### TASK MATERIAL

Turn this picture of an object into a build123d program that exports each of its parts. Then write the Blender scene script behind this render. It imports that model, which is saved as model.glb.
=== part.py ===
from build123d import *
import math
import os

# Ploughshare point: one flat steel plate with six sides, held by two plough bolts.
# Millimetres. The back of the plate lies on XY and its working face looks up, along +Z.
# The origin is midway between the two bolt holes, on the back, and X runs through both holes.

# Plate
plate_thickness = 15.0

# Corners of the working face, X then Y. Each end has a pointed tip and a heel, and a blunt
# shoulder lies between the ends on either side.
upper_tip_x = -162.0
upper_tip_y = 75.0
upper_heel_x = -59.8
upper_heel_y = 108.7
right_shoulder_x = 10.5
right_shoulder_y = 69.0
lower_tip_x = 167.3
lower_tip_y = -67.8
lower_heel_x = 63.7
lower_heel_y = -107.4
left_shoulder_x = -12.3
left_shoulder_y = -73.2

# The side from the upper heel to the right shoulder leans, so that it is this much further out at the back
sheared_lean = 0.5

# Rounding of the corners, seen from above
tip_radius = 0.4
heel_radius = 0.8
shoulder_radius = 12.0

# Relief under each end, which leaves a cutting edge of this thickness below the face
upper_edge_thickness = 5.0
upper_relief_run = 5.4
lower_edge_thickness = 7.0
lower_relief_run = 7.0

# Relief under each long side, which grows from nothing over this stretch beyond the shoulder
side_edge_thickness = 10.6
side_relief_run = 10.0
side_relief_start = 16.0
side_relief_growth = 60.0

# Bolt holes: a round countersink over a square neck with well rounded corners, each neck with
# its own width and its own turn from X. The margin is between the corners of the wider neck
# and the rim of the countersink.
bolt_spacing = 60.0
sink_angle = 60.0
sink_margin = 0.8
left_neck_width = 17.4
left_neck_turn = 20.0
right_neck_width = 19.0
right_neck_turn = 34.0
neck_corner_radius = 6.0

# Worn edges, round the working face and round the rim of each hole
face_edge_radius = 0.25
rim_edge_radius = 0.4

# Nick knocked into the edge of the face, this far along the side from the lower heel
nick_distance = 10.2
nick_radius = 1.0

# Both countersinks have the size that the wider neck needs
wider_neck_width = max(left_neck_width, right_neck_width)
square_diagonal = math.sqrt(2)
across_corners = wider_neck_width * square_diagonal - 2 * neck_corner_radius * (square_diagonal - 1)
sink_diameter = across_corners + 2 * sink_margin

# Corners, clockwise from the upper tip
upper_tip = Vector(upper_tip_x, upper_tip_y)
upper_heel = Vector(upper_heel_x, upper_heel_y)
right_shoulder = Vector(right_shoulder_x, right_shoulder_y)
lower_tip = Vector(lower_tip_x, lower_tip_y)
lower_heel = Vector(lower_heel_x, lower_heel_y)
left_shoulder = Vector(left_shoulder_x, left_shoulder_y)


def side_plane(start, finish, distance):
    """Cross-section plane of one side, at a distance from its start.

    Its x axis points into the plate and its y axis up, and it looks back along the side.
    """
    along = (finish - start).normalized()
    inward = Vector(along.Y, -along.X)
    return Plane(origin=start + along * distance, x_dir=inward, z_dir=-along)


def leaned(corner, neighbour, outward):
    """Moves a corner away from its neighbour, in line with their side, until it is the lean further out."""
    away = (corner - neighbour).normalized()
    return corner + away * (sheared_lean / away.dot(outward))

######
### TASK MATERIAL

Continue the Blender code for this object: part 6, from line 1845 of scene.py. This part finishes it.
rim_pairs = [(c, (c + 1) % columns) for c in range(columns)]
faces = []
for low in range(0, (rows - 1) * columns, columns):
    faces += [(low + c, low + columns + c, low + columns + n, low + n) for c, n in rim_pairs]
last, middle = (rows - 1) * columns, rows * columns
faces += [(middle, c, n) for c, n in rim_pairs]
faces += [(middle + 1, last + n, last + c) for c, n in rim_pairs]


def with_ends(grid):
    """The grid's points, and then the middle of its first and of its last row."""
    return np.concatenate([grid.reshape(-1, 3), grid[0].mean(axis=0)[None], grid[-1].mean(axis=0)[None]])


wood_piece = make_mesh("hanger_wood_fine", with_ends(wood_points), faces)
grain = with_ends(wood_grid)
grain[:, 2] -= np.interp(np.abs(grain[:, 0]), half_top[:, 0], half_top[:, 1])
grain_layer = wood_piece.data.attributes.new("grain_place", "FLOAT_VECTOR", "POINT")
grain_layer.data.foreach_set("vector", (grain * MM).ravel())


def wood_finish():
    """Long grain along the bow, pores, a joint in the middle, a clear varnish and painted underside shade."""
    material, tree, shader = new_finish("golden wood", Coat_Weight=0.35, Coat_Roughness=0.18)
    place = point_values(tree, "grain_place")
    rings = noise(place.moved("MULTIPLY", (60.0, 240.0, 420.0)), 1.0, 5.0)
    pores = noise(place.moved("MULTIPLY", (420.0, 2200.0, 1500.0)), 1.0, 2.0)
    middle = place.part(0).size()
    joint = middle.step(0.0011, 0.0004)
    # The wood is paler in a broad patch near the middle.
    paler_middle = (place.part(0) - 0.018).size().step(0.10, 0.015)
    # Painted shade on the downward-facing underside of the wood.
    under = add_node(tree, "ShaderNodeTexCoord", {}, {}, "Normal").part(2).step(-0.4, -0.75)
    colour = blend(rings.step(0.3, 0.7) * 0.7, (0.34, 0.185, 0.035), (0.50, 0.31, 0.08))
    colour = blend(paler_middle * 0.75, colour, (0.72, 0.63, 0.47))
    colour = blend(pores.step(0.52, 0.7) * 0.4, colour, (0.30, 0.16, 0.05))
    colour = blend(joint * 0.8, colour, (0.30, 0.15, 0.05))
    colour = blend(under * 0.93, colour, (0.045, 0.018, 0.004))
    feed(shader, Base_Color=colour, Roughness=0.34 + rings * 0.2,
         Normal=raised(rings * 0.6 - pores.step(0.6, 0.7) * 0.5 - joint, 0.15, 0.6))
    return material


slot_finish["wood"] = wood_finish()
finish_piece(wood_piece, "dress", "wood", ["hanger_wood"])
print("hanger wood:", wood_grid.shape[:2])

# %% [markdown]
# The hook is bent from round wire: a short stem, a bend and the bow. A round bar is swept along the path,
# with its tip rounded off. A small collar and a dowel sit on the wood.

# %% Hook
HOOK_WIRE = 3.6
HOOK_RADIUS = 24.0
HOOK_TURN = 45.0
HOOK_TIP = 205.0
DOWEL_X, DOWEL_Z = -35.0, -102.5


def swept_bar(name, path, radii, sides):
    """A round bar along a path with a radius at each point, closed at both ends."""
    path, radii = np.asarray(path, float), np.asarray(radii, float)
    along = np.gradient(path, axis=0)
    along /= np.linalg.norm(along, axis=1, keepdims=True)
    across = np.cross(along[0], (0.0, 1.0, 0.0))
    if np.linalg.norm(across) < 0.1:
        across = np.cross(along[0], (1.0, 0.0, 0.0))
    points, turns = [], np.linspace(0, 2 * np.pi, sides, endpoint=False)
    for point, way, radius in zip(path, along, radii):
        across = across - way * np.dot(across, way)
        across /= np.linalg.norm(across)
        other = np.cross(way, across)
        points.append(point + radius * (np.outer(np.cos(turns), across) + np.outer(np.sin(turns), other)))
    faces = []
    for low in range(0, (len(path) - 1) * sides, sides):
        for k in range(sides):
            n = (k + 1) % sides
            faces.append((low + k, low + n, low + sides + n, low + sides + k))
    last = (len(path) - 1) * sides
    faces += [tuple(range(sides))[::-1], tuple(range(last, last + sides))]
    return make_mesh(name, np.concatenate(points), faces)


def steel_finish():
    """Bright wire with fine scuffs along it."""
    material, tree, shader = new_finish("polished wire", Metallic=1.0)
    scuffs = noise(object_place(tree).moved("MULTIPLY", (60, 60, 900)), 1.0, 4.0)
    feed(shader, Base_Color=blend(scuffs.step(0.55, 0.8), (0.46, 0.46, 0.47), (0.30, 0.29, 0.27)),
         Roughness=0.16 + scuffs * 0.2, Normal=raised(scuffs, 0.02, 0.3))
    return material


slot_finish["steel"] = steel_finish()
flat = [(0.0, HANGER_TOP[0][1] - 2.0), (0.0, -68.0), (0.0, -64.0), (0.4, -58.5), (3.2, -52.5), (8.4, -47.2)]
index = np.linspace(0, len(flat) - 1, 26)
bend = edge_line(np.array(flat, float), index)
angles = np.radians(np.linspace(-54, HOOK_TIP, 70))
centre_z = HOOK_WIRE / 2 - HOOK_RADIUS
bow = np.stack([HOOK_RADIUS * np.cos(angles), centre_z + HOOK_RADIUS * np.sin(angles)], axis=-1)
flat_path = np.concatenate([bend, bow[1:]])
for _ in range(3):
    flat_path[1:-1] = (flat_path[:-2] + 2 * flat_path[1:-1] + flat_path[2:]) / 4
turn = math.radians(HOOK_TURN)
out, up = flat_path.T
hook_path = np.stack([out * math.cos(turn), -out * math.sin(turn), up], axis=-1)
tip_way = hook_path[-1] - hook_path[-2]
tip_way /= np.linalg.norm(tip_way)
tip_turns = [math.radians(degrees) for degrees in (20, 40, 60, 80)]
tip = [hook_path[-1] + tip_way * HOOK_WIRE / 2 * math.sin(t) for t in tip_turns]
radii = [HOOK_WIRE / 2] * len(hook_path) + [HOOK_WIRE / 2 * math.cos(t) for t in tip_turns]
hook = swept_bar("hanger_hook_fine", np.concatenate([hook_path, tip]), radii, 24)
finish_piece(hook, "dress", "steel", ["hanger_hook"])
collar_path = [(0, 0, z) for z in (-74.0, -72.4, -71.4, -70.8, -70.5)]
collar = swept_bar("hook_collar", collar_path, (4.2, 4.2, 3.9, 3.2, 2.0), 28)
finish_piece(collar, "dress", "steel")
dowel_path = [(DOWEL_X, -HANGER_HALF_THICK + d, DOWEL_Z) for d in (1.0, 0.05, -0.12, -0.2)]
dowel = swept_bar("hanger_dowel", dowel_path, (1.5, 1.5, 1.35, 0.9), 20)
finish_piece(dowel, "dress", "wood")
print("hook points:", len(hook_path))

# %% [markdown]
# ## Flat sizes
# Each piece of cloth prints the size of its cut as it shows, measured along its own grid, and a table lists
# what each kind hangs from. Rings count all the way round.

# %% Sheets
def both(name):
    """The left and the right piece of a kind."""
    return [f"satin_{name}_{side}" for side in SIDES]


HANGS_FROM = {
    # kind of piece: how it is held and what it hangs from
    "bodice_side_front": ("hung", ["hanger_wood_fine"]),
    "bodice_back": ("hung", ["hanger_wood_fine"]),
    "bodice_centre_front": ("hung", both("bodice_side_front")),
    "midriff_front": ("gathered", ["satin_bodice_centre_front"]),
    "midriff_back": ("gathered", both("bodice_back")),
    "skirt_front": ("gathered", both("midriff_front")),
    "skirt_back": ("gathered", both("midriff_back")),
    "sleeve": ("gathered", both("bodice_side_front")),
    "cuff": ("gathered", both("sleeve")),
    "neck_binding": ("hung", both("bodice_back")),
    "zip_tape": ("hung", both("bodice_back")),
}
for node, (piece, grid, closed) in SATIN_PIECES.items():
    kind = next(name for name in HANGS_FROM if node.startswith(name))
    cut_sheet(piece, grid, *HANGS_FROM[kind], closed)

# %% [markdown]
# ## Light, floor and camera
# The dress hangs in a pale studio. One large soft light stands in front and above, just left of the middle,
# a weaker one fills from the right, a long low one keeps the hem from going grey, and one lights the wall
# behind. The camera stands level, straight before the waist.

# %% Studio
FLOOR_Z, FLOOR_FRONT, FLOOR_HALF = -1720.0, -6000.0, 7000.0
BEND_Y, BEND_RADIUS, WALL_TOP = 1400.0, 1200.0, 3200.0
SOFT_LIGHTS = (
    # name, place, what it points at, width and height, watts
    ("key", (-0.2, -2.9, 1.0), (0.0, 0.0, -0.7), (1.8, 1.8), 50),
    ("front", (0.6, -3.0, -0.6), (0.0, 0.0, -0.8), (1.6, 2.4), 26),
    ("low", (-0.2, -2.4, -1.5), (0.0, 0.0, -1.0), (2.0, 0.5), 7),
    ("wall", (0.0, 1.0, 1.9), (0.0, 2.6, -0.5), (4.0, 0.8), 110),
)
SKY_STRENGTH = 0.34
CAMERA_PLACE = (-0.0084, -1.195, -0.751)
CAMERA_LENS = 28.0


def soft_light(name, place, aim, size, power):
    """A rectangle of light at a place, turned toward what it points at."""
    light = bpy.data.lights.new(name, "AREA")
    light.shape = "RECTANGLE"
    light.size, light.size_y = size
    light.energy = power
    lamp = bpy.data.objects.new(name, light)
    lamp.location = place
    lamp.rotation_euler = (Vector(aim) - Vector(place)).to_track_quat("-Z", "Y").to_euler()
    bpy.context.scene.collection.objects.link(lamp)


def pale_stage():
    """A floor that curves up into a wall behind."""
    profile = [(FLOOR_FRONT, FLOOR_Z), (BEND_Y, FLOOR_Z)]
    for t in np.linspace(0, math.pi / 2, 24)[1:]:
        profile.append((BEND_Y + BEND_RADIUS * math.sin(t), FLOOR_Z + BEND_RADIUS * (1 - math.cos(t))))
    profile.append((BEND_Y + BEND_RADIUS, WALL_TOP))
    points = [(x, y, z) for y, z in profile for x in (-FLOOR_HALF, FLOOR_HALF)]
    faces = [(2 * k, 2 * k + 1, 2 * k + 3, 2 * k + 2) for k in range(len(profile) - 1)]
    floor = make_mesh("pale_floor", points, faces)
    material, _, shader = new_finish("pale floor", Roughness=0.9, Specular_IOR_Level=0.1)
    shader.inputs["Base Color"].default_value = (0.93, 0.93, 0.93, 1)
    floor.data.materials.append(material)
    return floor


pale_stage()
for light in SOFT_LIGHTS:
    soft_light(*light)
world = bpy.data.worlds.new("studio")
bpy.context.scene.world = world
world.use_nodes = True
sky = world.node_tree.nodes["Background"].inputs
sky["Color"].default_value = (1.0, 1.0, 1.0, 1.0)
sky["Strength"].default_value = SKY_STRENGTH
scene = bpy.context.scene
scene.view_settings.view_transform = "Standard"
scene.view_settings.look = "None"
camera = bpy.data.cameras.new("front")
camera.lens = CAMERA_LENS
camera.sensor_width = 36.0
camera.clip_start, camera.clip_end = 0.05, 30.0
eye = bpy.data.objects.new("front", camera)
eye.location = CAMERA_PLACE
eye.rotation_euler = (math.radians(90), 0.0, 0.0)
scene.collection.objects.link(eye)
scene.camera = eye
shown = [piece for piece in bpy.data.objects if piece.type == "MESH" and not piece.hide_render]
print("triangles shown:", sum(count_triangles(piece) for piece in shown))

######

**REQUIRED TASK**
Each line from the one containing "Turn this picture" through the one containing "shoulder_radius = 12.0" must be retyped exactly, the first and last of these included.

**RESULT FOR THIS TASK**
Turn this picture of an object into a build123d program that exports each of its parts. Then write the Blender scene script behind this render. It imports that model, which is saved as model.glb.
=== part.py ===
from build123d import *
import math
import os

# Ploughshare point: one flat steel plate with six sides, held by two plough bolts.
# Millimetres. The back of the plate lies on XY and its working face looks up, along +Z.
# The origin is midway between the two bolt holes, on the back, and X runs through both holes.

# Plate
plate_thickness = 15.0

# Corners of the working face, X then Y. Each end has a pointed tip and a heel, and a blunt
# shoulder lies between the ends on either side.
upper_tip_x = -162.0
upper_tip_y = 75.0
upper_heel_x = -59.8
upper_heel_y = 108.7
right_shoulder_x = 10.5
right_shoulder_y = 69.0
lower_tip_x = 167.3
lower_tip_y = -67.8
lower_heel_x = 63.7
lower_heel_y = -107.4
left_shoulder_x = -12.3
left_shoulder_y = -73.2

# The side from the upper heel to the right shoulder leans, so that it is this much further out at the back
sheared_lean = 0.5

# Rounding of the corners, seen from above
tip_radius = 0.4
heel_radius = 0.8
shoulder_radius = 12.0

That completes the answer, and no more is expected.